Do this: Search the material for the string "Blender", then return every line where it is found.
START Stored data
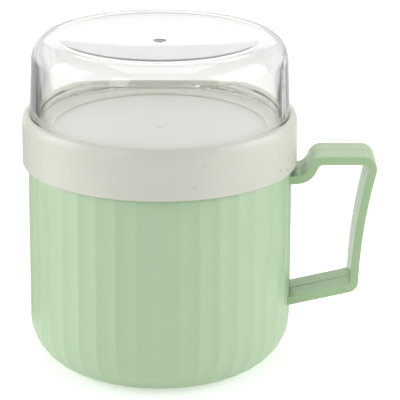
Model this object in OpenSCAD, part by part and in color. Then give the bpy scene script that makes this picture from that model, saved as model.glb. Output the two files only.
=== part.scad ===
// Lidded soup mug: a fluted mug with a swan-necked handle, an inner lid held down by a screw
// collar, and a clear cup that stands upside down in the collar.
// Millimetres, +Z up. The origin is the centre of the foot, and the handle points along +X.

/* [Mug body] */
// Outer radius of the fluted wall, on the ridges between the flutes
body_r = 52.5; // [48:0.5:58]
// Height of the shoulder where the fluted wall ends under the collar
shoulder_h = 84.4; // [78:0.1:96]
// Height of the plain neck that carries the collar, up to the drinking rim
neck_h = 9.7; // [8:0.1:13]
// Wall of the neck at the rim
neck_wall = 2; // [1.4:0.1:3]
// Thickness of the floor
floor_t = 2.8; // [2:0.1:5]
// Radius of the rounding between the wall and the foot
foot_fillet_r = 20; // [14:0.5:24]
// Depth of the recess under the foot
foot_recess = 0.8; // [0.4:0.1:1.4]
// Width of the flat ring that the mug stands on
foot_ring_w = 4; // [3:0.5:8]
// Number of flutes round the wall
flute_count = 40; // [24:2:52]
// Depth of a flute below its ridges
flute_depth = 0.36; // [0.2:0.02:0.6]
// How far the inside narrows from the rim down to the floor
inside_draft = 0.8; // [0.2:0.1:1.5]

/* [Handle] */
// Width of the handle
handle_w = 20.4; // [15:0.2:25]
// Thickness of the handle along its middle
handle_t = 3.4; // [2.8:0.1:4.2]
// Thickness of the handle along its two edges
handle_edge_t = 2.7; // [2:0.1:2.8]
// Height of the lower arm above the rounded base, where it leaves the wall
low_arm_up = 7; // [3:0.1:12]
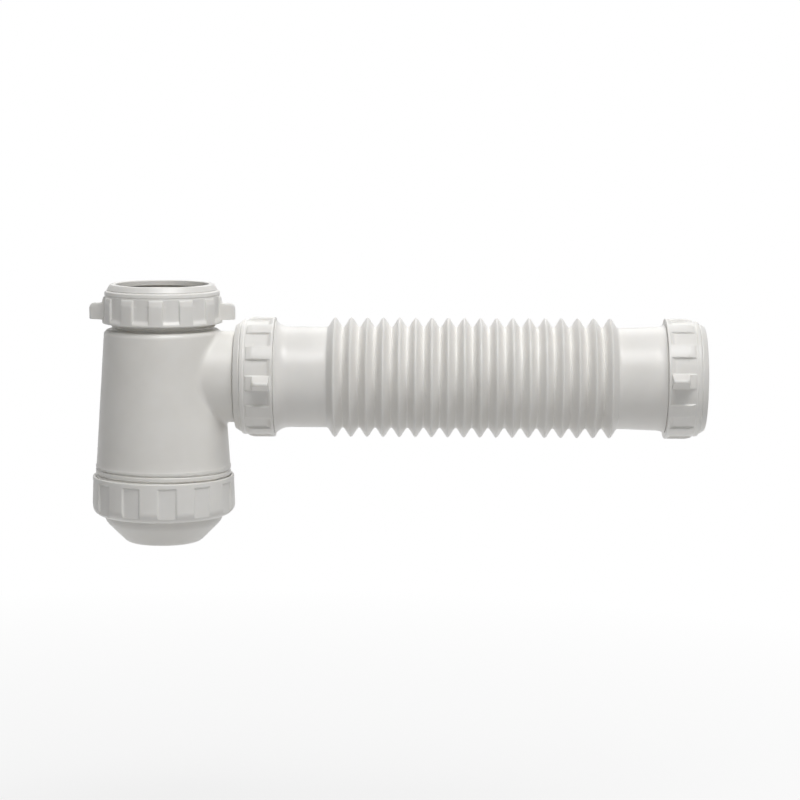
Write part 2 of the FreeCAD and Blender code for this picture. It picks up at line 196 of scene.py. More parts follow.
# Ends of the pipe. towards is the direction along X from an end's mouth to the folds.
COLLAR_GAP = 0.06
FLARE_BEND = 2.2
PipeEnd = namedtuple("PipeEnd", "towards mouth_x nut_face_x collar_x collar_r flare pipe_r folds_x")
NEAR_END = PipeEnd(
    towards=1,
    mouth_x=low("flexible_pipe")[0],
    nut_face_x=COUPLING_FACE_X,
    collar_x=COUPLING_FACE_X + NUT_LENGTH + COLLAR_GAP,
    collar_r=25.6,
    flare=6.5,
    pipe_r=PIPE_R,
    folds_x=FOLDS_START_X,
)
FAR_END = PipeEnd(
    towards=-1,
    mouth_x=high("flexible_pipe")[0],
    nut_face_x=OUTLET_FACE_X,
    collar_x=OUTLET_FACE_X - NUT_LENGTH - COLLAR_GAP,
    collar_r=24.4,
    flare=4.5,
    pipe_r=23.3,
    folds_x=FOLDS_END_X,
)

# Base nut
BASE_NUT_R = 32.4
BASE_NUT_RIM_R = 31.9
BASE_NUT_BORE_R = 30.6
BASE_NUT_HOLE_R = 27.0
BASE_NUT_END_WALL = 5.3
BASE_NUT_ROUND = 5.0
BASE_NUT_ARC_STEP = math.radians(6)
BASE_NUT_THREAD_START = 4.6
BASE_RECESS_R = 31.4
BASE_RECESS_MARGIN = 2.2
BASE_RECESS_WIDTH = 14.5
BASE_RECESS_TURN = 9.0
BASE_RECESS_END_SOFTNESS = 0.4
BASE_RECESS_END_STEPS = (-0.5, -0.25, 0, 0.25, 0.5)
BASE_RECESS_EDGE_STEPS = (-2.05, -1.05, -0.45, 0, 0.45, 1.05, 2.35, 5.25)

# Cup
CUP_R = 26.8
CUP_WALL = 2.2
FLANGE_R = 30.3
FLANGE_THICKNESS = 2.0
CUP_FLAT_R = 15.0
CUP_UPPER_ROUND = 6.0
CUP_LOWER_ROUND = 4.0
CUP_SLOPE = math.radians(45)

# Tube, slip rings, seals and gasket
TUBE_R = 18.5
TUBE_WALL = 1.8
TUBE_HEAD_R = SOCKET_R - 0.05
TUBE_HEAD_LENGTH = 9.0
TUBE_CONE_LENGTH = 5.0
RING_R = NUT_BORE_R - 0.3
RING_HOLE_R = 20.3
RING_THICKNESS = 1.5
SEAL_HOLE_R = 20.25
SEAL_FLANGE_R = 22.65
SEAL_FLANGE_THICKNESS = 0.9
SEAL_CONE_R = 22.1
SEAL_CONE_START = 1.3
SEAL_TIP_R = 20.65
SEAL_LENGTH = 4.5
GASKET_R = 30.3
GASKET_HOLE_R = 27.9

# Fineness of the meshes
ROUND_COLUMNS = 144
ARC_STEP = math.radians(15)
SHARP_ANGLE = math.radians(55)
LONGEST_ROW = 1.6

# Colours, the palest and the deepest of each material
WHITE = ((0.86, 0.845, 0.81), (0.80, 0.782, 0.745))
NUT_WHITE = ((0.86, 0.847, 0.817), (0.80, 0.785, 0.755))
PIPE_WHITE = ((0.855, 0.84, 0.81), (0.80, 0.783, 0.752))
RING_WHITE = ((0.78, 0.76, 0.70), (0.70, 0.68, 0.62))
RUBBER_BLACK = ((0.05, 0.05, 0.052), (0.018, 0.018, 0.019))

# Floor, world and lamps, in metres
FLOOR_SIDE = 60.0
FLOOR_Z = -0.25
FLOOR_FADE = (0.1, 0.7)
FLOOR_GLOW = 0.72
WORLD_LEVEL = 0.05
WORLD_COLOUR = (1, 0.985, 0.96, 1)
LAMP_AIM = (0.1, 0, -0.03)

# Camera, in metres and degrees
CAMERA_TARGET = (0.1072, 0, -0.0295)
CAMERA_DISTANCE = 1.10
CAMERA_AZIMUTH = 1.0
CAMERA_ELEVATION = 7.1
CAMERA_ROLL = 0.2
CAMERA_LENS = 109.6


def rounded(corners, closed=True, arc_step=ARC_STEP):
    """Points of an outline with its corners rounded off."""
    points = []
    count = len(corners)
    for i, (radius, height, rounding) in enumerate(corners):
        here = np.array((radius, height), float)
        at_end = not closed and i in (0, count - 1)
        if at_end or rounding == 0:
            points.append(here)
            continue
        before = np.array(corners[i - 1][:2]) - here
        after = np.array(corners[(i + 1) % count][:2]) - here
        before /= np.linalg.norm(before)
        after /= np.linalg.norm(after)
        half = math.acos(np.clip(before @ after, -1, 1)) / 2
        reach = rounding / math.tan(half)
        middle = (before + after) / np.linalg.norm(before + after)
        centre = here + middle * rounding / math.sin(half)
        start = here + before * reach - centre
        end = here + after * reach - centre
        turn = math.pi - 2 * half
        steps = max(2, math.ceil(turn / arc_step))
        for k in range(steps + 1):
            share = k / steps
            spin = start * math.sin((1 - share) * turn) + end * math.sin(share * turn)
            points.append(centre + spin / math.sin(turn))
    return points


def divided(points, closed=True, longest=LONGEST_ROW):
    """The same outline with its long straight runs divided."""
    rows = []
    pairs = list(zip(points, points[1:]))
    if closed:
        pairs.append((points[-1], points[0]))
    for a, b in pairs:
        steps = max(1, math.ceil(np.linalg.norm(b - a) / longest))
        rows += [a + (b - a) * k / steps for k in range(steps)]
    if not closed:
        rows.append(points[-1])
    return np.array(rows)


def joined(*parts):
    """One array of (radius, place) rows from the parts of an outline, and the slice of each part in it."""
    rows = np.array([tuple(point) for part in parts for point in part])
    ends = np.cumsum([len(part) for part in parts])
    return rows, [slice(end - len(part), end) for part, end in zip(parts, ends)]


def even_angles():
    """Angles evenly spaced round a full turn, in radians."""
    return np.linspace(-math.pi, math.pi, ROUND_COLUMNS, endpoint=False)


def upright(height):
    """Puts a form made round Z, with its end face at height 0, at this height."""
    return lambda points: points + np.array((0, 0, height))


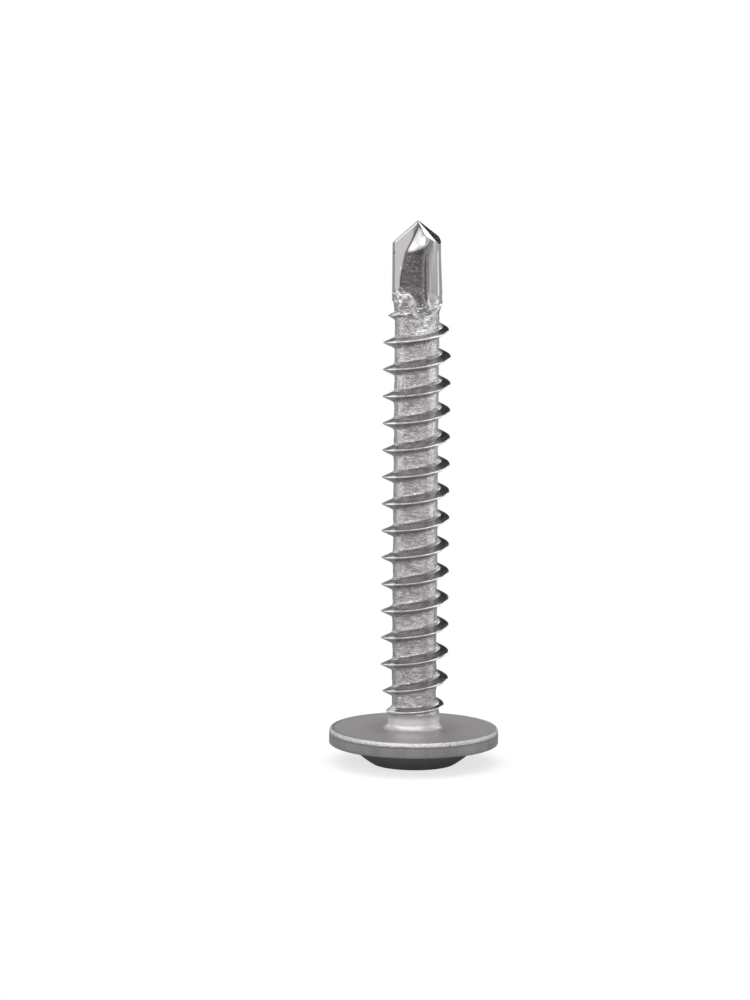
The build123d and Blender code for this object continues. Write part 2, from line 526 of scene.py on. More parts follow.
END Stored data
Written answer:
Write part 2 of the FreeCAD and Blender code for this picture. It picks up at line 196 of scene.py. More parts follow.
The build123d and Blender code for this object continues. Write part 2, from line 526 of scene.py on. More parts follow.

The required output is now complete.